◆ **Goal**: Begin with the line containing "obj.data.transform(world)" and end with the line containing "return (Vector(low) + Vector(high)) / 2"; set down that block verbatim and nothing else.

Start

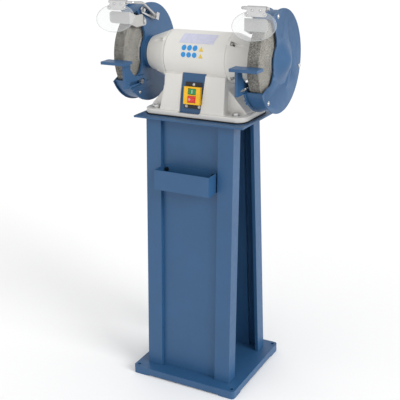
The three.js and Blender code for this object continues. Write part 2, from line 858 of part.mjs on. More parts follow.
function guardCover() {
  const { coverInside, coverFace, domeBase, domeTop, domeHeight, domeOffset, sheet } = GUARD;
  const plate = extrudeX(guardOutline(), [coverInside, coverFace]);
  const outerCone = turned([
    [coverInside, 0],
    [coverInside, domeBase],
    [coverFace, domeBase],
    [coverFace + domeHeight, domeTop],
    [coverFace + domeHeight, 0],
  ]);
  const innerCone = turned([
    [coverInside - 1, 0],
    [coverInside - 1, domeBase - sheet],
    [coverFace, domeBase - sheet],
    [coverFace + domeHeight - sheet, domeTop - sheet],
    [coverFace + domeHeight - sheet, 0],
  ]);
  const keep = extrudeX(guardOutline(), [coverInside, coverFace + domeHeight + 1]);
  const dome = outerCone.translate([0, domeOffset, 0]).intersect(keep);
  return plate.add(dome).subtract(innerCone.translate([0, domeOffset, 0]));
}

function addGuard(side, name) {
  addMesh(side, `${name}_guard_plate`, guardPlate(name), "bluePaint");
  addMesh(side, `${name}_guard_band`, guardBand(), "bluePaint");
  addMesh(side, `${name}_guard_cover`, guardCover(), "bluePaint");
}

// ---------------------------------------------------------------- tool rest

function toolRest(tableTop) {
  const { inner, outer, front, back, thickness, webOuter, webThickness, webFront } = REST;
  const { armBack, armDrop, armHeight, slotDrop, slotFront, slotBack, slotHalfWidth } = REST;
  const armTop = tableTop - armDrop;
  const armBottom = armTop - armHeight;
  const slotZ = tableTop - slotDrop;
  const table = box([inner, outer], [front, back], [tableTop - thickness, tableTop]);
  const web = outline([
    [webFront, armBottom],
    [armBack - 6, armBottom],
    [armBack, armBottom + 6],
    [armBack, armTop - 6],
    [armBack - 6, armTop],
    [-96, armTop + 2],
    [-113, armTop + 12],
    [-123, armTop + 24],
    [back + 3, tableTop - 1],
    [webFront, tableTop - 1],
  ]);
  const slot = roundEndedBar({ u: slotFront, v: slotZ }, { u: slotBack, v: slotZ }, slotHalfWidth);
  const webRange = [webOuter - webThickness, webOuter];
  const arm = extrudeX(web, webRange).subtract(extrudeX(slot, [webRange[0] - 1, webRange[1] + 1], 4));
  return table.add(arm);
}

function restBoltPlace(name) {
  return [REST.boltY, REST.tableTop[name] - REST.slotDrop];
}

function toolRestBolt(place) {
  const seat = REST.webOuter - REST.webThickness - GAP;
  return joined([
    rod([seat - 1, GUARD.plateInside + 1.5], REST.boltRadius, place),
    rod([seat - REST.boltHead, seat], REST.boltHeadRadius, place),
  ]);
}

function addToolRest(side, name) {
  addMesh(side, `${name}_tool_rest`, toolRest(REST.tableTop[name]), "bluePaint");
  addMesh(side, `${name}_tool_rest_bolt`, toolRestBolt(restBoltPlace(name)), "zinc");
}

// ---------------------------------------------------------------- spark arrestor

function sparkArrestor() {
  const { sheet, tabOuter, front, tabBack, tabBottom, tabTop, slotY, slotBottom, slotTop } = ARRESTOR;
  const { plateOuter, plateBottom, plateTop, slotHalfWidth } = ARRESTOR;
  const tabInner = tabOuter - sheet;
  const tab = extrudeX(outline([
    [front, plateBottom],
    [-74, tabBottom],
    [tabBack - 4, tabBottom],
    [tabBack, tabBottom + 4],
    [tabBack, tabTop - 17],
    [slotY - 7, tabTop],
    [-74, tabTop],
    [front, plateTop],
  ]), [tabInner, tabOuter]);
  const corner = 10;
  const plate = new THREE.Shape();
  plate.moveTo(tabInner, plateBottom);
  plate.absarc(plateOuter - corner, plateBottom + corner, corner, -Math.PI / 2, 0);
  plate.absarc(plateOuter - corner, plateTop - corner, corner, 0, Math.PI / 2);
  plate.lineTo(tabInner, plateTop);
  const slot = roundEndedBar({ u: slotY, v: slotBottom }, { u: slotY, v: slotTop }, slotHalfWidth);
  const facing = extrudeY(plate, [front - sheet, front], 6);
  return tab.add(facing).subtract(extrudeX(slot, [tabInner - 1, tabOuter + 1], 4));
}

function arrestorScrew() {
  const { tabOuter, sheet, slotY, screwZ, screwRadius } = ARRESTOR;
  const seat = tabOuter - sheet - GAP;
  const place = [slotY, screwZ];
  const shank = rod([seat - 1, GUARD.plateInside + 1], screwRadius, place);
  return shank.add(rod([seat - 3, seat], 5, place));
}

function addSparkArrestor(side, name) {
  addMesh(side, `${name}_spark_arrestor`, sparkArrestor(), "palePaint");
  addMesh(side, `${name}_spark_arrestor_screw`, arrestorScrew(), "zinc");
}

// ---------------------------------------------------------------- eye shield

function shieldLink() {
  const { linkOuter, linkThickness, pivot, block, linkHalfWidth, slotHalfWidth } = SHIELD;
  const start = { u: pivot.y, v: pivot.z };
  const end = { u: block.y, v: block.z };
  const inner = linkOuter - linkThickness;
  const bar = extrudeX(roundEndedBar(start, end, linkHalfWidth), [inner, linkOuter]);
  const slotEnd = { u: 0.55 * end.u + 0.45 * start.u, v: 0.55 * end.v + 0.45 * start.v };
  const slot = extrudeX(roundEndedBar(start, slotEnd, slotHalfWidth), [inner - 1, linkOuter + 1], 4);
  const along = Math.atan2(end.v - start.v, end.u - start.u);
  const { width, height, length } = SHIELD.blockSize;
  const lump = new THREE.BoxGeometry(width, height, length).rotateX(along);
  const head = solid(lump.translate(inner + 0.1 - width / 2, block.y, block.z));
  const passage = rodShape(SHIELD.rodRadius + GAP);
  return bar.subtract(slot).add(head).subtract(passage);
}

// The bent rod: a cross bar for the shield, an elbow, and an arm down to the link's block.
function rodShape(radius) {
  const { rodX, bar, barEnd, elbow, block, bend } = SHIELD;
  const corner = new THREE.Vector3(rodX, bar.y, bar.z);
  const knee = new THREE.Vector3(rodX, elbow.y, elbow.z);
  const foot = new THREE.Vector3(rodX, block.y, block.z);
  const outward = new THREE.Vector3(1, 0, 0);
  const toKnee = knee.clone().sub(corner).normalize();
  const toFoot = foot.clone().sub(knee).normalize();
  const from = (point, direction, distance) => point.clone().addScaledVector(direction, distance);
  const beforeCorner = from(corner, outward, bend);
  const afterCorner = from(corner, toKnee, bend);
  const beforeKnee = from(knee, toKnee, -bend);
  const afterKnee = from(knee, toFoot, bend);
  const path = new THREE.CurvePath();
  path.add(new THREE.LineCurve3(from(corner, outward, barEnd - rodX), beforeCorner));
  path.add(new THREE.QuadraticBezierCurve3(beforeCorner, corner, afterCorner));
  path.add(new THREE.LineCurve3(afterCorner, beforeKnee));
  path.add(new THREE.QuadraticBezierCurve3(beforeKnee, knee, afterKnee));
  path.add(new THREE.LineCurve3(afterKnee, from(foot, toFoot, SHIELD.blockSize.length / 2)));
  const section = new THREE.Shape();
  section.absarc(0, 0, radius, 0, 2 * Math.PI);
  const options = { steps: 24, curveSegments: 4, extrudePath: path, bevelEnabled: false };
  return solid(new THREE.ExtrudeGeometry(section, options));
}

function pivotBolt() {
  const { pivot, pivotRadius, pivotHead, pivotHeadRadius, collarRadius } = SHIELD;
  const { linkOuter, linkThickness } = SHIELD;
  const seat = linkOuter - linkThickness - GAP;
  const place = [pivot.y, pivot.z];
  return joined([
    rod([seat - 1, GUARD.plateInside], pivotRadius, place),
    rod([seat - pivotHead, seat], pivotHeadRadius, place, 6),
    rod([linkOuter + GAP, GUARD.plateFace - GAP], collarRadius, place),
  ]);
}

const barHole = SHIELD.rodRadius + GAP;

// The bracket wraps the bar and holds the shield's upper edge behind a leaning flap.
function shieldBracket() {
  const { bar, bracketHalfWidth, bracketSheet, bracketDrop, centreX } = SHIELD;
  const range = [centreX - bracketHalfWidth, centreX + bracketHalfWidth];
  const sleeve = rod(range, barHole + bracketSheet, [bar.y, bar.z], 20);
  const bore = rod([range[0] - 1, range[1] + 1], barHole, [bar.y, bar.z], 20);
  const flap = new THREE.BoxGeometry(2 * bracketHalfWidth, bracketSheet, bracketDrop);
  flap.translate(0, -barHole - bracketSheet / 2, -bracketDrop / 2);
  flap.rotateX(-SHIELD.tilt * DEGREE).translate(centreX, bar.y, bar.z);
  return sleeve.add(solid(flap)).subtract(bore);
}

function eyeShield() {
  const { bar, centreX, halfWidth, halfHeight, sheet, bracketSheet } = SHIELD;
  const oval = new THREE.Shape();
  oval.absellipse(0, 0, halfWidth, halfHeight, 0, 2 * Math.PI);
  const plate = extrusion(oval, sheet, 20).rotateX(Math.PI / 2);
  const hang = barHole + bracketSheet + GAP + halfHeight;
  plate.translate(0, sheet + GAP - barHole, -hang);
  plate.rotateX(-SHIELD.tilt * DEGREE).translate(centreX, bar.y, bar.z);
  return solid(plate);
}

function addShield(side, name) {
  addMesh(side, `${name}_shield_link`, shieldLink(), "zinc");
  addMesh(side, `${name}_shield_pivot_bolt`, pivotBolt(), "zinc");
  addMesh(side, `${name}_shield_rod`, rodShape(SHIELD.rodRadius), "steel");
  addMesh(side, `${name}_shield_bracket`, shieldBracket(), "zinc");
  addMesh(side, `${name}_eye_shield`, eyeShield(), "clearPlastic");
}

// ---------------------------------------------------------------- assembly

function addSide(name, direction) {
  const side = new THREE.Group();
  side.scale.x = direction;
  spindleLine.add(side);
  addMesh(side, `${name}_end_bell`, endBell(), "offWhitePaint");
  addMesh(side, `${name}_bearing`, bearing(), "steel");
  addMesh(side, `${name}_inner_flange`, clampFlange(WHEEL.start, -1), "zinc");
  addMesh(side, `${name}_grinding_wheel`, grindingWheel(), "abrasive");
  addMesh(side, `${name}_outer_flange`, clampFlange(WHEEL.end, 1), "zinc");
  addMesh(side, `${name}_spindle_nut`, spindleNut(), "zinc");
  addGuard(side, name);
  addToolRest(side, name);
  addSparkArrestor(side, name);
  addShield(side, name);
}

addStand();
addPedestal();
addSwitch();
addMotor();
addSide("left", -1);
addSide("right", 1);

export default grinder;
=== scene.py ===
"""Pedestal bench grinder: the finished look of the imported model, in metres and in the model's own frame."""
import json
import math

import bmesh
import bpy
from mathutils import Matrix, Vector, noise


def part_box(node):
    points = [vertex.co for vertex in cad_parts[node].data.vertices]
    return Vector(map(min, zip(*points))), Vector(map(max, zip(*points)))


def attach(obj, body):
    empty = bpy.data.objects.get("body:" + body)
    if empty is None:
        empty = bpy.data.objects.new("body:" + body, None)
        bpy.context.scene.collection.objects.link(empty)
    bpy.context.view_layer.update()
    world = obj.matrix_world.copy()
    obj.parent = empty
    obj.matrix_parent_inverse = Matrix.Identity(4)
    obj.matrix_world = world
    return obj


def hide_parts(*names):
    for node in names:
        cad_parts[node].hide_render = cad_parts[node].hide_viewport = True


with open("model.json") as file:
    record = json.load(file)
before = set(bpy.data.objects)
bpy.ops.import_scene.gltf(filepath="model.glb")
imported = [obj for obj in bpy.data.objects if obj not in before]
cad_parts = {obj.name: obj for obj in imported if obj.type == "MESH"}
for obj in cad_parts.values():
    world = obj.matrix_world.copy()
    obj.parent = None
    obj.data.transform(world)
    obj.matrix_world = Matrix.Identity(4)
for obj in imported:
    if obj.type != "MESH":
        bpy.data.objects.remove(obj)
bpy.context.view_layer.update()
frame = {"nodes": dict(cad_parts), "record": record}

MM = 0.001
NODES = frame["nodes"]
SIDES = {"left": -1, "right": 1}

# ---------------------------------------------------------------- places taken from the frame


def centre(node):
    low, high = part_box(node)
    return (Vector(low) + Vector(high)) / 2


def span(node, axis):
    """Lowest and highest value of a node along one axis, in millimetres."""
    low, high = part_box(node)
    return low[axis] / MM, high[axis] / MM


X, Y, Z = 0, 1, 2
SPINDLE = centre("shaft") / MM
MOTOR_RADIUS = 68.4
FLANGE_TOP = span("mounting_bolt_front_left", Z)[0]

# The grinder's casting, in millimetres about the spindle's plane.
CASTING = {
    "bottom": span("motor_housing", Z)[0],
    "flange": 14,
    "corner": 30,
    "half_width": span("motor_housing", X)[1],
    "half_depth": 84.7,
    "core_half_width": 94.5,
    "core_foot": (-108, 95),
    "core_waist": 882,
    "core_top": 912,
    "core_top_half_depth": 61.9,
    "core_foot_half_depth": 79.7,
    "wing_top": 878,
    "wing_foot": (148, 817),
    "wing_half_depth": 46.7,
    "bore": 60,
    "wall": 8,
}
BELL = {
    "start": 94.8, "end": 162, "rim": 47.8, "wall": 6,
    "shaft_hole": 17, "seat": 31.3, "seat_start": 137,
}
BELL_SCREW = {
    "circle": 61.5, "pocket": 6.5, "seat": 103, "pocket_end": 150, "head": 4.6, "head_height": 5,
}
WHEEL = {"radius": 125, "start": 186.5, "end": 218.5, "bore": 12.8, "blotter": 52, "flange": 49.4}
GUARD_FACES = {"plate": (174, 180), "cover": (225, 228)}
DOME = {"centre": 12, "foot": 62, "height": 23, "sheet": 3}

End

◆ **Full response**:
    obj.data.transform(world)
    obj.matrix_world = Matrix.Identity(4)
for obj in imported:
    if obj.type != "MESH":
        bpy.data.objects.remove(obj)
bpy.context.view_layer.update()
frame = {"nodes": dict(cad_parts), "record": record}

MM = 0.001
NODES = frame["nodes"]
SIDES = {"left": -1, "right": 1}

# ---------------------------------------------------------------- places taken from the frame


def centre(node):
    low, high = part_box(node)
    return (Vector(low) + Vector(high)) / 2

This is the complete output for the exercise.